よく新聞を取るときにつけてくれる景品……やっぱり、これ、書けないなぁ。


新聞屋残酷物語が書けるほど色々新聞屋で経験を積んできた自分から言うと、新聞の収入システムがすでに破綻しちゃってるわけです。
テレビがHDDレコーダーで破綻するようにね。


昔は28ページの朝刊ってのがときどきあって、すごく軽いから配達する方はとても嬉しいんですね。
「今日何ページ?」「28ページ」「やったぁ!!」てなもんです。
しかし今はほとんど朝刊36ページですよね。これが重い、重いっ!!
たかが8ページと思うかもしれませんが、これを100部も200部も、さらにチラシを入れて運ぶわけですから、たかが8ページ、されど8ページです。
「今日何ページ?」「36ページ」「あー、今日いつものところに中継よろしく」ってな感じでげんなり。


で、苦労して配達した36ページの朝刊を見ると半数以上、日によっては四分の三ちかくが広告。
そう、新聞社も新聞を売ったおカネだけではやっていけないわけです。


…だからスポンサーの不利益になる記事は書けないので…裏取りもせず、スポンサーの顔色をうかがうようになるわけです。

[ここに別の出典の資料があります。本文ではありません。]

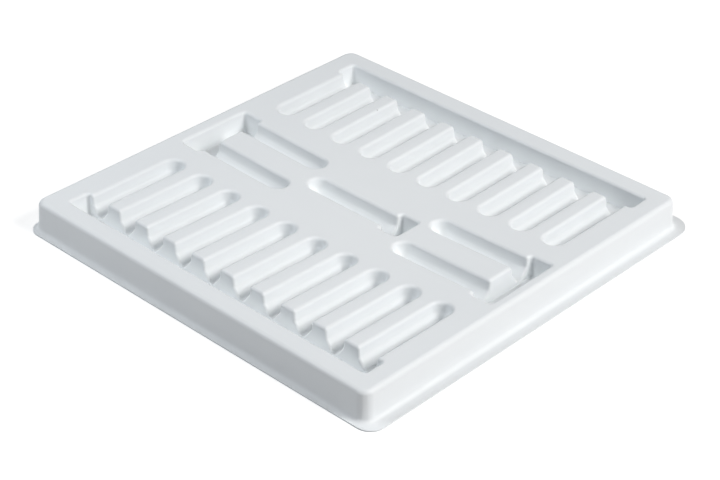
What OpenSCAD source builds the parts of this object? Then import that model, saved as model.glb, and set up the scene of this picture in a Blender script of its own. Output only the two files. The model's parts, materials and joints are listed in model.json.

でねー、この辺も面白い話いっぱいあるんですが、現役新聞記者の方のブログを読むと面白いかも。
理想と現実のギャップに打ちのめされてるんですよ、彼らも。


あと自分が現役新聞屋だったころの話。
皆さん大好きA新聞。
これがなぜ売れてたか、その理由知ってます?


答え「高校・大学受験で天声人語から出題されることが多いから」


でした。
実際に自分が通ってた学校でも「天声人語から出題されることが多いから」という理由で教師が購読をすすめてました。
A新聞と日教組……、ね? 面白いでしょ?(笑)


新聞屋時代の面白い話、山ほどあるのでそのうちまとめて書きたいなぁ。